Slice the remaining potatoes and place on top, followed by the remaining onion and lardon mix. Then dot the surface with the cheese. The best description of the Tartiflette cheese is a cross between Brie and Camembert. It’s not particularly strong so I quite often add a layer of Emmental too, I’m far too miserly to use any of my more tasty (and more expensive) cheese, usually aged Comté. Then bake until it’s hot through and the cheese has melted and started to brown.


It’s peasant food but it is wonderful on cold evenings along with a glass of red wine.

Sunday 23 March 2008

Easter Sunday

Today has been a really pleasant day doing nothing. Regis and Ann invited me to Regis’s parents house for Easter lunch so after a leisurely meal I returned home replete but really tired. Regis’s parents don’t speak English so I had to really concentrate on understanding and participating in the conversation. Shattered I may be but I’m also really pleased with just how much I did understand, I know I would not have understood anywhere near the amount I did had it been this time last year. There is no way I can rest on my laurels though as I was really frustrated by what I couldn’t say when I wanted to join in to the conversation, so that’s my goal for this year, to be able to speak as well as understand conversational French.

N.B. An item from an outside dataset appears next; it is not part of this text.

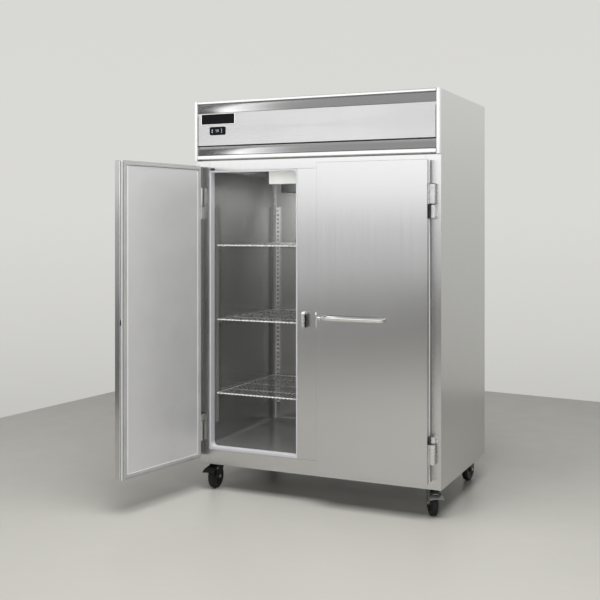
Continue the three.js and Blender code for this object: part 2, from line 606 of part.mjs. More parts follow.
function casterFork(name, brake) {
  const { inner, sheet, crownZ, topZ, headRadius, axle } = FORK;
  const outer = inner + sheet;
  const wheelZ = WHEEL.radius;
  const leg = polygon([
    [26, crownZ + 3], [26, crownZ - 8], [-CASTER_OFFSET + 13, wheelZ - 6], [-CASTER_OFFSET + 7, wheelZ - 13],
    [-CASTER_OFFSET - 7, wheelZ - 13], [-CASTER_OFFSET - 13, wheelZ - 6], [PEDAL.pivotY - 7, PEDAL.pivotZ - 5],
    [PEDAL.pivotY - 7, PEDAL.pivotZ + 6], [-54, crownZ + 3],
  ]);
  const parts = [
    sweepX(leg, [-outer, -inner]),
    sweepX(leg, [inner, outer]),
    box([-outer, outer], [-54, 26], [crownZ, crownZ + 3]),
    cylinder('z', [0, 0], headRadius, [crownZ + 2, topZ], 28),
    cylinder('x', [-CASTER_OFFSET, wheelZ], axle, [-outer - 5, outer + 5], 20),
    cylinder('x', [-CASTER_OFFSET, wheelZ], 9, [-outer - 5, -outer + 1], 6),
    cylinder('x', [-CASTER_OFFSET, wheelZ], 9, [outer - 1, outer + 5], 6),
  ];
  if (brake) {
    const pivot = [PEDAL.pivotY, PEDAL.pivotZ];
    parts.push(cylinder('x', pivot, PEDAL.stub, [-outer - 5, -outer + 1], 16));
    parts.push(cylinder('x', pivot, PEDAL.stub, [outer - 1, outer + 5], 16));
  }
  return mesh(`caster_fork_${name}`, join(parts), ZINC);
}

// The tread stands on a flat of its outline.
function casterWheel(name) {
  const { radius, tread, hub, bore } = WHEEL;
  const rim = radius / Math.cos(Math.PI / WHEEL.segments);
  const half = [
    [bore, hub], [16, hub], [19, hub - 9], [46, hub - 9], [50, tread - 1], [rim - 4, tread], [rim, tread - 5],
  ];
  const mirrored = half.map(([r, w]) => [r, -w]).reverse();
  const profile = [...half, ...mirrored, half[0]].map(([r, w]) => new THREE.Vector2(r, w)).reverse();
  const flatDown = Math.PI / WHEEL.segments;
  const ring = solid(new THREE.LatheGeometry(profile, WHEEL.segments, flatDown).rotateZ(Math.PI / 2));
  const result = mesh(`caster_wheel_${name}`, ring, WHEEL_RUBBER);
  result.position.set(0, -CASTER_OFFSET, WHEEL.radius);
  return result;
}

// The pedal's ears hang on stubs outside the fork, and its shoe faces the tread.
function brakePedal(name) {
  const { pivotY, pivotZ, width, stub, earSheet } = PEDAL;
  const earIn = FORK.inner + FORK.sheet + 1;
  const ear = polygon([
    [pivotY + 8, pivotZ - 7], [pivotY + 9, pivotZ + 7], [pivotY - 2, pivotZ + 11], [pivotY - 30, pivotZ + 1],
    [pivotY - 30, pivotZ - 8], [pivotY - 8, pivotZ - 8],
  ]);
  const tread = polygon([
    [pivotY - 14, pivotZ + 9], [pivotY - 14, pivotZ + 6], [pivotY - 34, pivotZ - 1.5],
    [pivotY - 52, pivotZ - 15], [pivotY - 50, pivotZ - 17.4], [pivotY - 55, pivotZ - 16],
    [pivotY - 36, pivotZ + 1.5],
  ]);
  const shoe = polygon([
    [pivotY - 18, pivotZ + 6], [pivotY - 28, pivotZ + 2], [pivotY - 32, pivotZ - 10], [pivotY - 26, pivotZ - 8],
  ]);
  const ears = [-1, 1].map((side) => sweepX(ear, span(side, earIn, earIn + earSheet)));
  const holes = cylinder('x', [pivotY, pivotZ], stub + GAP, [-width, width], 16);
  const body = join([...ears, sweepX(tread, [-width / 2, width / 2]), sweepX(shoe, [-14, 14])]);
  return mesh(`brake_pedal_${name}`, body.subtract(holes), ZINC);
}

function caster({ name, side, y, heading, brake }) {
  const group = new THREE.Group();
  group.position.set(side * (HALF - CASTER_X), y, 0);
  group.rotation.z = THREE.MathUtils.degToRad(heading);
  group.add(casterFork(name, brake), casterWheel(name));
  if (brake) group.add(brakePedal(name));
  return group;
}

// ---- Assembly -------------------------------------------------------------------------

const refrigerator = new THREE.Group();

for (const [name, side] of SIDES) {
  refrigerator.add(sidePanel(name, side), breakerStrip(name, side), keeper(name, side));
  refrigerator.add(evaporatorFan(name, side));
  SHELF_Z.forEach((_, index) => refrigerator.add(shelf(name, side, index)));
  refrigerator.add(door(name, side, side < 0 ? LEFT_DOOR_OPEN_DEG : 0));
  refrigerator.add(hingeCabinetLeaf(name, side, 'upper'), hingeCabinetLeaf(name, side, 'lower'));
}
refrigerator.add(outerWrap(), basePanel(), insulation(), interiorLiner(), faceFrame());
refrigerator.add(hoodFrame(), servicePanel(), controller());
refrigerator.add(evaporatorHousing(), condenserCoil(), condenserFan(), compressor());
refrigerator.add(...pilasters());
CASTERS.forEach((spec) => refrigerator.add(caster(spec)));

// The origin is on the floor, under the middle of the whole object with its left door open.
const bounds = new THREE.Box3().setFromObject(refrigerator, true);
refrigerator.position.set(-(bounds.min.x + bounds.max.x) / 2, -(bounds.min.y + bounds.max.y) / 2, 0);

export default refrigerator;
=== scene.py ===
import math
import bmesh
import bpy
from mathutils import Matrix, Vector


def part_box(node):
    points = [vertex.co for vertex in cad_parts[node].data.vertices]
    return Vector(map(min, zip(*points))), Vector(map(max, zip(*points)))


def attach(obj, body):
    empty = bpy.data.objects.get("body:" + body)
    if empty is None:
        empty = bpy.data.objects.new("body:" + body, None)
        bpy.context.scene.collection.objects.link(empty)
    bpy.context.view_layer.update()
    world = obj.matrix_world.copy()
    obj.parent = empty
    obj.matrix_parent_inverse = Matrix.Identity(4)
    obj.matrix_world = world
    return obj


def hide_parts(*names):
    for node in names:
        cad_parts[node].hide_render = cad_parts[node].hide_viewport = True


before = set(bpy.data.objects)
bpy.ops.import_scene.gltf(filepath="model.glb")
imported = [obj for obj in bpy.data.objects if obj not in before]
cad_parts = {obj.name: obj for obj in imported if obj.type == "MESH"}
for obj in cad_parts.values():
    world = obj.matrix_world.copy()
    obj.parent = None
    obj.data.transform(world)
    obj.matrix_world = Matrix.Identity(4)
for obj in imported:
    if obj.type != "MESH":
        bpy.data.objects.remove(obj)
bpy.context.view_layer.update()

# ---- Dimensions, mm, in the cabinet's own frame: X = 0 at its centre plane, Y = 0 at the
# front of the face frame, Z = 0 on the floor. ORIGIN carries that frame into the row frame.
_low, _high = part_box("face_frame")
ORIGIN = Vector(((_low.x + _high.x) * 500, _low.y * 1000, 0))
HALF = 683                # half the cabinet's width
HEIGHT = 2089
BASE = 142                # underside of the cabinet
HOOD = 1772               # underside of the hood
DECK = 1810               # top of the deck behind the hood
OPEN_X = (83.5, 606.5)    # the right opening; the left one mirrors it
OPEN_Z = (220, 1719)
DOOR_X = (51.5, 631.5)    # the right door's pan; the left one mirrors it
DOOR_Y = (-63, -10)
DOOR_Z = (178, 1744)
CAM_SLOT = (935, 962)     # in the door's free edge
HINGE = Vector((647.5, -20, 0))
LEFT_OPEN = math.radians(100)
SHELVES = (518, 918, 1321)
FAN_X, FAN_Y = 178, 345   # the right evaporator fan; the left one mirrors it
WHEEL = (0, -35, 63.5)    # a wheel's centre, from the caster's swivel axis
SIDES = (("left", -1), ("right", 1))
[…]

Over the holiday period, my Internet connection has degraded dramatically, If I can get connected it is at half the speed or less than I normally get and by the evening the connection fails altogether. I don’t think this is a fault with the line this time as my telephone line is fine so I guess that Orange are working on the servers yet again. I do wish they would warn users but the worst thing is I expect the outcome will be very similar to the ‘upgrades’ to Microsoft’s operating system.. A whole new lot of functionality that you don’t really need or want, that harbours more bugs and slows the system down. Now all I have to do is wait until I get connected again and then it may let me post this. If last night is anything to go by, I won’t get a line again until the morning.